The definition of child mortality is “The death of children and infants under the age of five years old.” These children do not have to die. The vicious cycle of high child and infant mortality on the one hand, and of high fertility on the other, continues to pervade a large number of developing countries. These countries suffer from a lack of services and adequate living conditions, nutrition and health care that contribute to the increased child mortality rates around the world.  Many cases of child death come from preventable diseases or conditions including malnutrition, lack of safe drinking water, disease and infection. Most of these deaths could be avoided through simple, effective and inexpensive measures. The lives of children are to precious to be lost and as a society we should work to reduce these avoidable deaths. Together we can provide solutions that strengthen families and communities.

Statistics

About 29,000 children under the age of five die every day, mainly from preventable causes. More than 70 percent of almost 11 million child deaths every year are attributable to six causes: diarrhea, malaria, neonatal infection, pneumonia, preterm delivery, or lack of oxygen at birth. But these aren’t inevitable, nor do children with these diseases need to die. Research and experience show that six million of the almost 11 million children who die each year could be saved by low-tech, evidence-based, cost-effective measures such as vaccines, antibiotics, micronutrient supplementation, insecticide-treated bed nets and improved family care and breastfeeding practices.

What We Are Doing

According to the World Health Organization, six solutions to the most preventable causes of under-5 deaths include; immediate and exclusive breastfeeding, skilled attendants for postnatal care, access to nutrition, family knowledge of danger signs in a child’s health, improved access to water, sanitation, and immunizations. These solutions are among the various interventions organizations are employing in their work to promote child health. They work with communities to train and equip midwives and local health workers to teach best practices in the care and nurture of young children; as well as with governments and corporate partners to provide supplies and resources to clinics and hospitals. They aim to ensure children grow up healthy in their communities, with access to basic health services, adequate nutrition, and disease prevention. Over the last decade this improvement has been happening faster than ever before. Rising prosperity, rising education and the spread of health care around the globe are the major drivers of this progress. Although the global rate of child mortality has decrease substantially we still need to work to lower these rates in developing nations.

What Needs to Be Done

Focused efforts are still needed in Sub-Saharan Africa and South East Asia to prevent 80 per cent of child deaths. Support for accelerating immunization and oral rehydration therapy remains an essential element in decreasing these numbers. In addition to these efforts we need to promote the importance of creating sustainable environments and reducing the exposure of children to modifiable environmental hazards. Studies are taking place to show the current range of global environmental hazards to children’s health and identify necessary action to ensure that no one is left behind.

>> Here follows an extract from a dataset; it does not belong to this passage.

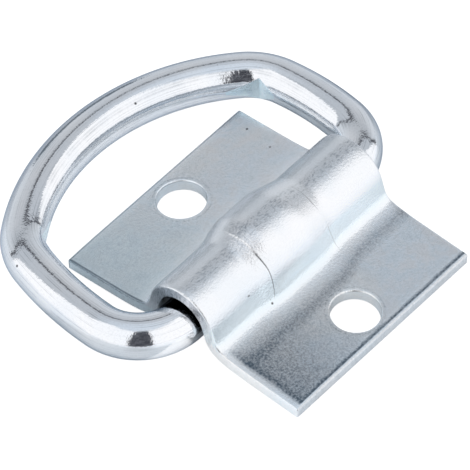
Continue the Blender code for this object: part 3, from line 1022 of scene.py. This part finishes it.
def zinc_plate():
    """Grained zinc of the pressed sheet: satin on the flanges, darker along the shear lines, with
    painted dark reflections on the front flange, the back flange's rolled edges and the crown, and
    painted shade on the front tip's face, in the creases and inside the saddle."""
    colours = finish_colours()
    maker = MaterialMaker("zinc_plate_grained")
    at = PlateGuide(maker)
    cloud = maker.noise(*PLATE_CLOUD)
    darkening = front_painted_reflections(at) + back_darkening(at) + arch_darkening(at) + cut_darkening(at)
    darkening = darkening + at.flange.span(*SPECKLE_DULL) * at.speckle
    darkening = darkening + PATCH_DULL * at.flange * at.mottle.ramp(*DULL_PATCHES)
    # Specks and spots, with the painted shade of the crease lines
    marks = (PLATE_SPECK_TONE * maker.specks()).larger(CREASE_SHADE_TONE * crease_shade_lines(at))
    for spot in PLATE_SPOTS:
        marks = marks.larger(maker.spot(*spot))
    # Over the zinc: its darkening, partly painted shade and dark reflections, the specks with the
    # painted crease shade, and the painted shade inside the bore
    tone = maker.layers(
        plate_tone(at, cloud), (darkening.clamped(), colours.dull_and_shade), (marks, colours.speck_and_shade),
        (BORE_TONE * bore_shade(at), colours.speck_and_shade))
    even, clouded, satin = PLATE_ROUGHNESS
    return maker.finish(
        Base_Color=tone, Metallic=1.0, Roughness=even + clouded * cloud + satin * at.flange,
        Normal=maker.bump(at.grain * at.flange.span(*FLANGE_RELIEF), PLATE_BUMP))


# Studio: the camera
VIEW_AZIMUTH = math.radians(41.735)
VIEW_ELEVATION = math.radians(49.241)
VIEW_ROLL = math.radians(-1.266)
VIEW_AIM = Vector(mm(3.832, -1.564, 5.0))
VIEW_DISTANCE = 1.07719
VIEW_LENS = 488.16

# The light tent: bearings from the camera's, to the right, and sines of heights
LEFT_WALL = (*degrees(-100.0, -15.0), 0.04)
RIGHT_WALL = (*degrees(13.0, 122.0), 0.04)
WALL_TOP = (math.sin(math.radians(70.0)), math.sin(math.radians(77.0)))
SLIT = (*degrees(-15.5, 13.0), 0.03)
SLIT_RAGGED = 0.3
SLIT_EDGE_NOISE = (22.0, 4.0, 0.8)
SLIT_NOISE = (26.0, 3.0, 0.8)
SLIT_PATCHES = (0.38, 0.5)
SLIT_DEPTH = (0.45, 1.0)
BACK_AXIS = Vector((-0.7778, 0.6271, -0.0422))
BACK_RIM = 0.432
BACK_FADE = (-0.01, 0.01)
RIM_DROP = 0.16
RIM_DROP_HEIGHTS = (0.42, 0.75)
SEAM = (-0.021, 0.021, 0.012)
SEAM_HEIGHTS = (-0.1, 0.1)
SEAM_NOISE = (55.0, 4.0, 0.8)
SEAM_PATCHES = (0.4, 0.5)
SEAM_DEPTH = (0.7, 1.0)
SEAM_TONE = 0.95
NEAR_RIM = (0.07, 0.29)
NEAR_RIM_HEIGHTS = (0.3, 0.7)
BACK_HEIGHTS = (0.1, 0.6)
ROOF_HEIGHTS = (0.86, 0.985)
BACK_STRIP = (*degrees(-168.0, -153.0), 0.03)
STRIP_HEIGHTS = (-0.05, 0.2, 0.06)
WHITE_WALL = (1.08, 1.08, 1.09)
BACK_HIGH = (0.58, 0.60, 0.63)
BACK_LOW = (0.72, 0.755, 0.79)
BACK_EDGE = (0.36, 0.39, 0.42)
STRIP = (0.17, 0.20, 0.23)
ROOF_LOW = (0.54, 0.57, 0.61)
ROOF = (0.70, 0.76, 0.83)
DARK = (0.035, 0.035, 0.045)

# The floor that the camera sees, and the table that the metal reflects in its place
STAGE_HALF = 3.0
FLOOR_DEPTH = 0.2 * MM
TABLE_DEPTH = 0.3 * MM
FLOOR_SHADE_X = mm(-9.5, -6.8, 0.4)
FLOOR_SHADE_Y = mm(-20.0, 20.0, 0.4)
FLOOR_GLOW = 0.95
BLACK = (0.0, 0.0, 0.0)
WHITE = (1.0, 1.0, 1.0)
TABLE = (0.94, 0.98, 1.0)
TABLE_FAR = (0.50, 0.54, 0.58)
TABLE_GLOW = (0.22, 0.22, 0.23)
TABLE_LIGHT = (0.35, 0.33, 0.31)
TABLE_LIGHT_X = mm(10.0, 40.0, 2.0)
TABLE_LIGHT_Y = mm(-30.0, -22.5, 1.0)
TABLE_GLOW_RIGHT = mm(25.0, 45.0)
TABLE_GLOW_LEFT = mm(-12.0, -16.0)
LEFT_GLOW_SHARE = 0.6
TABLE_DIM = mm(36.0, 46.0)
TABLE_DIM_X = mm(12.0, -8.0)
TABLE_DIM_Y = mm(-30.0, -14.0)
TABLE_ROUGHNESS = 0.35


def pale_floor():
    """White glowing floor, with a painted shadow inside the saddle."""
    colours = finish_colours()
    maker = MaterialMaker("pale_floor")
    root = saddle_root()
    x, y, _ = maker.parts()
    shaded = (x - root.x).inside(*FLOOR_SHADE_X) * (y - root.y).inside(*FLOOR_SHADE_Y)
    return maker.finish(
        Base_Color=maker.layers(colours.floor, (shaded, colours.speck_and_shade)), Roughness=1.0,
        Emission_Color=maker.layers(WHITE, (shaded, BLACK)), Emission_Strength=FLOOR_GLOW)


def table_top():
    """What the metal reflects from below: bright close by, painted darker behind and to the left,
    with a painted glow on both sides and a painted pool of light in front."""
    maker = MaterialMaker("table_top")
    x, y, _ = maker.parts()
    sides = x.ramp(*TABLE_GLOW_RIGHT).larger(LEFT_GLOW_SHARE * x.ramp(*TABLE_GLOW_LEFT))
    lit = x.inside(*TABLE_LIGHT_X) * y.inside(*TABLE_LIGHT_Y)
    dim = x.diagonal(y).ramp(*TABLE_DIM) * x.ramp(*TABLE_DIM_X) * y.ramp(*TABLE_DIM_Y)
    return maker.finish(
        Base_Color=maker.layers(TABLE, (dim, TABLE_FAR)), Roughness=TABLE_ROUGHNESS,
        Emission_Color=maker.layers(BLACK, (sides, TABLE_GLOW), (lit, TABLE_LIGHT)),
        Emission_Strength=1.0)


def place_camera():
    camera = bpy.data.objects.new("camera", bpy.data.cameras.new("camera"))
    bpy.context.scene.collection.objects.link(camera)
    camera.data.lens = VIEW_LENS
    turned = (Matrix.Rotation(VIEW_AZIMUTH, 4, "Z")
              @ Matrix.Rotation(0.5 * math.pi - VIEW_ELEVATION, 4, "X")
              @ Matrix.Rotation(VIEW_ROLL, 4, "Z"))
    away = Matrix.Translation(UP * VIEW_DISTANCE)
    camera.matrix_world = Matrix.Translation(VIEW_AIM) @ turned @ away
    bpy.context.scene.camera = camera


def light_tent():
    """The room seen from the object: two white walls with a dark slit between them for the
    camera, a greyer back with a dark seam round it, and a pale roof."""
    world = bpy.data.worlds.new("light_tent")
    world.use_nodes = True
    maker = NodeMaker(world.node_tree, "Generated")
    x, y, height = maker.parts()
    forth = x * math.sin(VIEW_AZIMUTH) - y * math.cos(VIEW_AZIMUTH)
    aside = x * math.cos(VIEW_AZIMUTH) + y * math.sin(VIEW_AZIMUTH)
    bearing = aside.bearing(forth)
    below_top = 1.0 - height.ramp(*WALL_TOP)
    walls = (bearing.inside(*LEFT_WALL) + bearing.inside(*RIGHT_WALL)).clamped() * below_top
    ragged = bearing + SLIT_RAGGED * (maker.noise(*SLIT_EDGE_NOISE) - 0.5)
    slit = ragged.inside(*SLIT) * below_top
    slit = slit * maker.noise(*SLIT_NOISE).ramp(*SLIT_PATCHES).span(*SLIT_DEPTH)

    past_rim = x * BACK_AXIS.x + y * BACK_AXIS.y + height * BACK_AXIS.z - BACK_RIM
    behind = past_rim - RIM_DROP * height.ramp(*RIM_DROP_HEIGHTS)
    ahead = 1.0 - behind.ramp(*BACK_FADE)
    seam = behind.inside(*SEAM) * height.ramp(*SEAM_HEIGHTS)
    seam = seam * maker.noise(*SEAM_NOISE).ramp(*SEAM_PATCHES).span(*SEAM_DEPTH)
    near_rim = 1.0 - past_rim.ramp(*NEAR_RIM)
    strip = bearing.inside(*BACK_STRIP) * height.inside(*STRIP_HEIGHTS)

    tone = maker.layers(
        BACK_LOW, (height.ramp(*BACK_HEIGHTS), BACK_HIGH),
        (near_rim * height.ramp(*NEAR_RIM_HEIGHTS), BACK_EDGE), (strip, STRIP),
        (ahead, maker.layers(ROOF_LOW, (height.ramp(*ROOF_HEIGHTS), ROOF))),
        (walls * ahead, WHITE_WALL), (slit * ahead, DARK), (SEAM_TONE * seam, DARK))
    maker.feed(world.node_tree.nodes["Background"].inputs["Color"], tone)
    return world


def stage_plane(name, material, depth):
    shape = bmesh.new()
    bmesh.ops.create_grid(shape, x_segments=1, y_segments=1, size=STAGE_HALF)
    bmesh.ops.translate(shape, verts=shape.verts, vec=-UP * depth)
    plane = new_piece(name, shape, material)
    return plane


class DRING_OT_ring(Operator):
    """Bend the round bar into its closed D and press the tool marks into its shoulders"""

    bl_idname = "dring.bend_ring"
    bl_label = "Bend the ring"

    def execute(self, context):
        sizes = ring_sizes()
        shape, marks = bent_bar(sizes)
        reach = -min(vert.co.x for vert in shape.verts) - sizes.bar_radius
        lean = math.asin((sizes.weld_step + PIN_FLOOR_GAP) / reach)
        place = Matrix.Translation(HINGE) @ Matrix.Rotation(-lean, 4, "Y")
        bmesh.ops.transform(shape, matrix=place, verts=shape.verts)
        ring = new_piece("ring_bar", shape, zinc_bar())
        matt = tool_mark()
        for mark in marks:
            wedge = mark_cutter(sizes, mark)
            bmesh.ops.transform(wedge, matrix=place, verts=wedge.verts)
            cut(ring, new_piece("mark_wedge", wedge, matt))
        shade(ring)
        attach(ring, "ring")
        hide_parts("d_ring")
        return {"FINISHED"}


class DRING_OT_plate(Operator):
    """Press the saddle plate from its sheet, roll its edges and punch both bolt holes"""

    bl_idname = "dring.press_plate"
    bl_label = "Press the plate"

    def execute(self, context):
        sizes = plate_sizes()
        material = zinc_plate()
        skin = folded_sheet(sizes)
        skin.normal_update()
        moves = [vert.normal * pressed_height(sizes, vert.co) for vert in skin.verts]
        plate = new_piece("saddle_plate", skin, material)
        modify(plate, "SOLIDIFY", thickness=sizes.sheet, offset=-1.0, use_even_offset=True)
        # The upper skin's vertices come first, so the lower skin stays as it is
        for vert, move in zip(plate.data.vertices, moves):
            vert.co += move
        weigh_edges(plate.data, sizes)
        modify(plate, "BEVEL", affect="EDGES", limit_method="WEIGHT", width=sizes.rolled,
               segments=ROLL_SEGMENTS, profile=0.5, material=-1)
        for side in (1, -1):
            cut(plate, new_piece("punch", hole_punch(sizes, side), material))
        plate.data.transform(Matrix.Translation(saddle_root()))
        shade(plate)
        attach(plate, "bracket")
        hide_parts("bracket")
        return {"FINISHED"}


class DRING_OT_stage(Operator):
    """Lay the pale floor, put up the light tent and set up the camera"""

    bl_idname = "dring.set_stage"
    bl_label = "Set the stage"

    def execute(self, context):
        floor = stage_plane("floor", pale_floor(), FLOOR_DEPTH)
        floor.visible_glossy = False
        floor.visible_diffuse = False
        table = stage_plane("table", table_top(), TABLE_DEPTH)
        table.visible_camera = False
        context.scene.world = light_tent()
        context.scene.view_settings.view_transform = "Standard"
        place_camera()
        return {"FINISHED"}


class DRING_PT_sidebar(Panel):
    bl_idname = "DRING_PT_sidebar"
    bl_label = "D ring tie-down"
    bl_space_type = "VIEW_3D"
    bl_region_type = "UI"
    bl_category = "D ring"

    def draw(self, context):
        for operator in OPERATORS:
            self.layout.operator(operator.bl_idname)
        for group in (ring_sizes(), plate_sizes(), finish_colours()):
            box = self.layout.box()
            for name in group.__annotations__:
                box.prop(group, name)


GROUPS = {"dring_ring": DRING_PG_ring, "dring_plate": DRING_PG_plate,
          "dring_finish": DRING_PG_finish}
OPERATORS = (DRING_OT_ring, DRING_OT_plate, DRING_OT_stage)
CLASSES = (*GROUPS.values(), *OPERATORS, DRING_PT_sidebar)


def register():
    for made in CLASSES:
        bpy.utils.register_class(made)
    for name, group in GROUPS.items():
        setattr(bpy.types.Scene, name, PointerProperty(type=group))


def unregister():
    for name in GROUPS:
        delattr(bpy.types.Scene, name)
    for made in reversed(CLASSES):
        bpy.utils.unregister_class(made)


def main():
    register()
    bpy.ops.dring.bend_ring()
    bpy.ops.dring.press_plate()
    bpy.ops.dring.set_stage()


if __name__ == "__main__":
    main()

A safe, and protective environment is key to ensuring all children grow and develop normally and healthily. The world is witnessing unprecedented numbers of families forced to flee their homes. Driven by the Syria crisis and conflicts in South Sudan, Central African Republic, Burundi and Central America, they are rising every day. We need to petition our government to provide safe shelters for these children.

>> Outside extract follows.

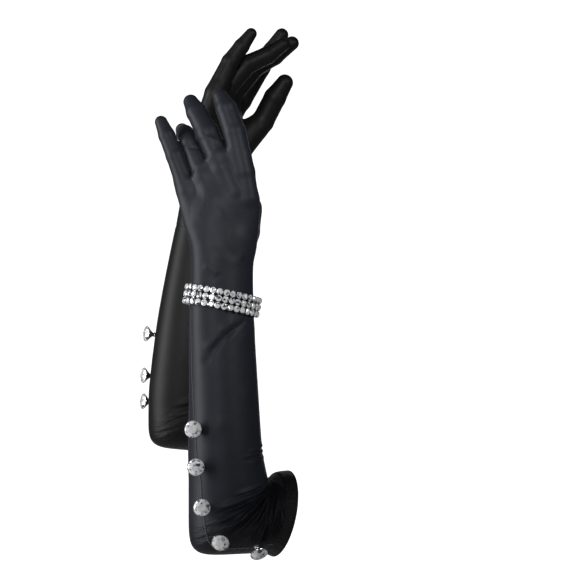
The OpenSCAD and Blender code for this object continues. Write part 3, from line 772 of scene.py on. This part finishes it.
def bend_hand_piece(piece, name, side, stand):
    """Bakes a hand piece's placement into its points. The joint it would bend at and the stretch it would
    bend over are worked out but not used.
    """
    if name in ("hand_back", "hand_palm", "thumb_gusset"):
        start, end, bodies = (-57.4, 0, 222), (-57.4, 0, 250), ("forearm", "hand")
    elif name.startswith("thumb"):
        _, m, i, t, _ = (np.array(q, float) for q in THUMBS[side])
        d, e = unit(i - m), unit(t - i)
        base = name.endswith("base")
        start, end = (m - 8 * d, m + 10 * d) if base else (i - 8 * e, i + 8 * e)
        bodies = ("hand", "thumb_base") if base else ("thumb_base", "thumb_tip")
    else:
        finger = HAND_FINGERS[side][FINGERS.index(name.split("_")[0])]
        k, p, d, cut, stop, _ = finger_span(finger)
        e = unit(np.subtract(finger[2], finger[1]))
        base = name.endswith("base")
        start, end = (k + cut * d, k + stop * d) if base else (p - 6 * unit(d + e), p + 8 * unit(d + e))
        bodies = ("hand", name) if base else (name.replace("tip", "base"), name)
    tuple(stand.place(start))
    tuple(stand.place(end))
    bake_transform(piece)


# ---- jewels ----
def islands(node):
    """The separate solids of a CAD node, each as its points in the row frame."""
    mesh = node.data
    co = np.zeros(len(mesh.vertices) * 3)
    mesh.vertices.foreach_get("co", co)
    co = co.reshape(-1, 3)
    _, same = np.unique(np.round(co, 6), axis=0, return_inverse=True)
    same = same.ravel()
    group = np.arange(same.max() + 1)
    edge = np.zeros(len(mesh.edges) * 2, int)
    mesh.edges.foreach_get("vertices", edge)
    edge = same[edge.reshape(-1, 2)]
    while True:
        low = np.minimum(group[edge[:, 0]], group[edge[:, 1]])
        new = group.copy()
        np.minimum.at(new, edge[:, 0], low)
        np.minimum.at(new, edge[:, 1], low)
        new = new[new]
        if (new == group).all():
            break
        group = new
    parts = group[same]
    return [co[parts == g] for g in np.unique(parts)]


def disc_seat(points, away_from):
    """The middle of a round solid and its axis, which points away from a point."""
    span = (points.max(0) + points.min(0)) / 2
    axis = np.linalg.svd(points - points.mean(0), full_matrices=False)[2][2]
    axis = axis * np.sign(axis @ (span - away_from))
    reach = points @ axis
    middle = span + axis * ((reach.max() + reach.min()) / 2 - span @ axis)
    return middle, axis


def brilliant(r, sides, depth, crown):
    """A round-cut stone, girdle at height 0: a table, stars, kites, girdle facets and a pavilion."""
    half = sides // 2
    rings = [
        (0.5 * r, crown, half, 0.5), (0.78 * r, 0.62 * crown, half, 0.0),
        (r, 0.12 * crown, sides, 0.0), (r, -0.08 * crown, sides, 0.0)]
    points = []
    for radius, height, count, shift in rings:
        for k in range(count):
            angle = (k + shift) * 2 * math.pi / count
            points.append((radius * math.cos(angle), radius * math.sin(angle), height))
    star, girdle, under, tip = half, 2 * half, 2 * half + sides, 2 * half + 2 * sides
    points.append((0, 0, -depth))
    faces = [list(range(half))]
    for k in range(half):
        nxt, before = (k + 1) % half, (k - 1) % half
        edge = [girdle + (2 * k + i) % sides for i in (-1, 0, 1)]
        faces.append([before, star + k, k])
        faces.append([k, star + k, edge[2], star + nxt])
        faces.append([star + k, edge[0], edge[1]])
        faces.append([star + k, edge[1], edge[2]])
    for k in range(sides):
        nxt = (k + 1) % sides
        faces.append([girdle + k, under + k, under + nxt, girdle + nxt])
        faces.append([under + k, tip, under + nxt])
    return np.array(points), faces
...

With a stronger emphasis on providing medical care and shelters to children in these developing nations and areas in crisis we can save the lives of children from preventable death.

A Chance at Life

Children do not have to die. Globally, we have made great strides in decreasing the preventable deaths. We need to keep this momentum and continue to work in developing nations to save as many children as a possible. With the help of nonprofits, government agencies and the volunteer work of citizens like you we can ensure these children get the chance to live a full and fulfilling life.